WHAT YOU SHOULD DO:
Restate the entries word for word, omitting nothing.

RECORDS PROVIDED:
·····
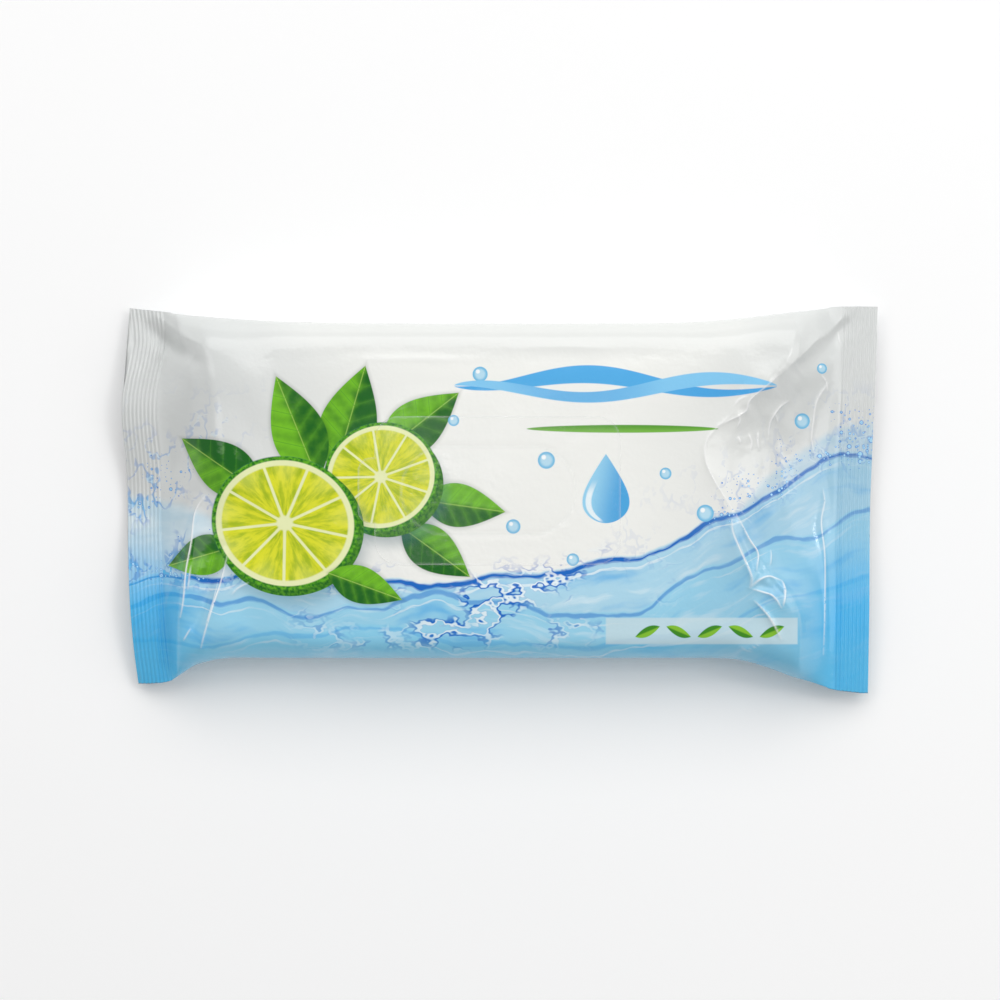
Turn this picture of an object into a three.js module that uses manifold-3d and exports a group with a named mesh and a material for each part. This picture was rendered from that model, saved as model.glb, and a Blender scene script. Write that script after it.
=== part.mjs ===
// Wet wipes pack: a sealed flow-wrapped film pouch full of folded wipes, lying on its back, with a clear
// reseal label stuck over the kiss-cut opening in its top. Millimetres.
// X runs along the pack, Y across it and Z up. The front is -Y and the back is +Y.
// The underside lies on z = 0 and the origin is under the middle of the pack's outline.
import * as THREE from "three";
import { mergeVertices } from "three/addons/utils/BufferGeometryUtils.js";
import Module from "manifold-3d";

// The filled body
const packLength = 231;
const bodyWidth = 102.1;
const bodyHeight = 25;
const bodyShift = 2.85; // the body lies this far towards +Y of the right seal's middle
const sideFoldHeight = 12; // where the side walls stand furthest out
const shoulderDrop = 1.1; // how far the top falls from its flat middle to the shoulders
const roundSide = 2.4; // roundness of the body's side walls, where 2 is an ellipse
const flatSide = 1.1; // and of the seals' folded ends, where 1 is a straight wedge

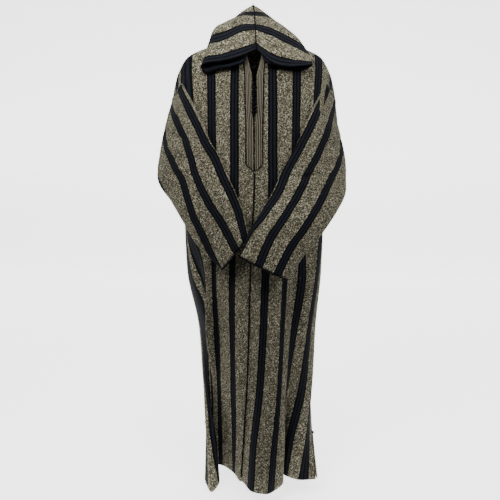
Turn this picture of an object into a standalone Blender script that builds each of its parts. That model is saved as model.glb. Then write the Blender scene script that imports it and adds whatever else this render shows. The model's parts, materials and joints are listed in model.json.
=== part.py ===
·····
ANSWER TO THIS TASK:
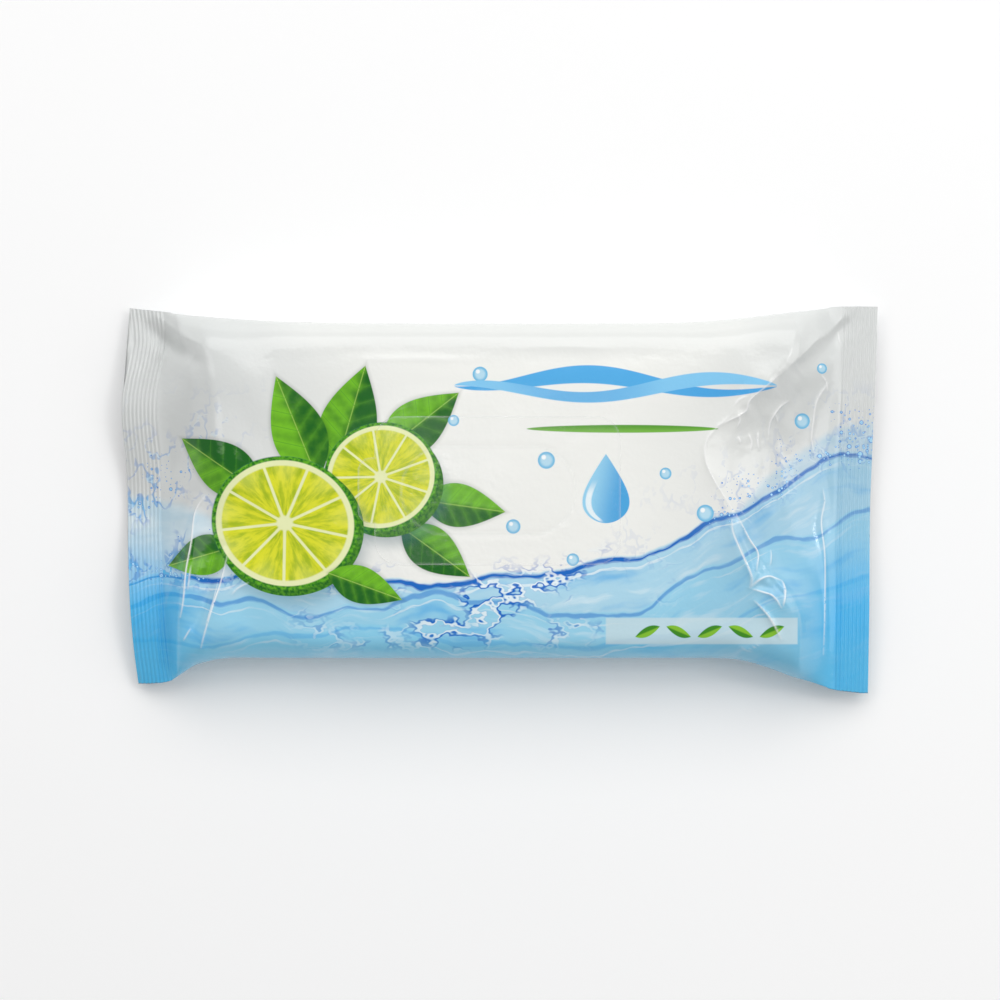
Turn this picture of an object into a three.js module that uses manifold-3d and exports a group with a named mesh and a material for each part. This picture was rendered from that model, saved as model.glb, and a Blender scene script. Write that script after it.
=== part.mjs ===
// Wet wipes pack: a sealed flow-wrapped film pouch full of folded wipes, lying on its back, with a clear
// reseal label stuck over the kiss-cut opening in its top. Millimetres.
// X runs along the pack, Y across it and Z up. The front is -Y and the back is +Y.
// The underside lies on z = 0 and the origin is under the middle of the pack's outline.
import * as THREE from "three";
import { mergeVertices } from "three/addons/utils/BufferGeometryUtils.js";
import Module from "manifold-3d";

// The filled body
const packLength = 231;
const bodyWidth = 102.1;
const bodyHeight = 25;
const bodyShift = 2.85; // the body lies this far towards +Y of the right seal's middle
const sideFoldHeight = 12; // where the side walls stand furthest out
const shoulderDrop = 1.1; // how far the top falls from its flat middle to the shoulders
const roundSide = 2.4; // roundness of the body's side walls, where 2 is an ellipse
const flatSide = 1.1; // and of the seals' folded ends, where 1 is a straight wedge

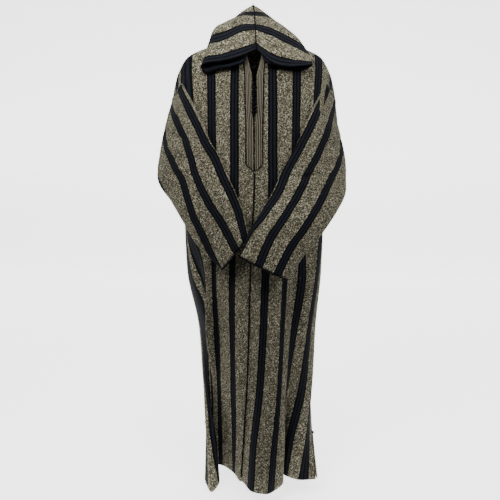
Turn this picture of an object into a standalone Blender script that builds each of its parts. That model is saved as model.glb. Then write the Blender scene script that imports it and adds whatever else this render shows. The model's parts, materials and joints are listed in model.json.
=== part.py ===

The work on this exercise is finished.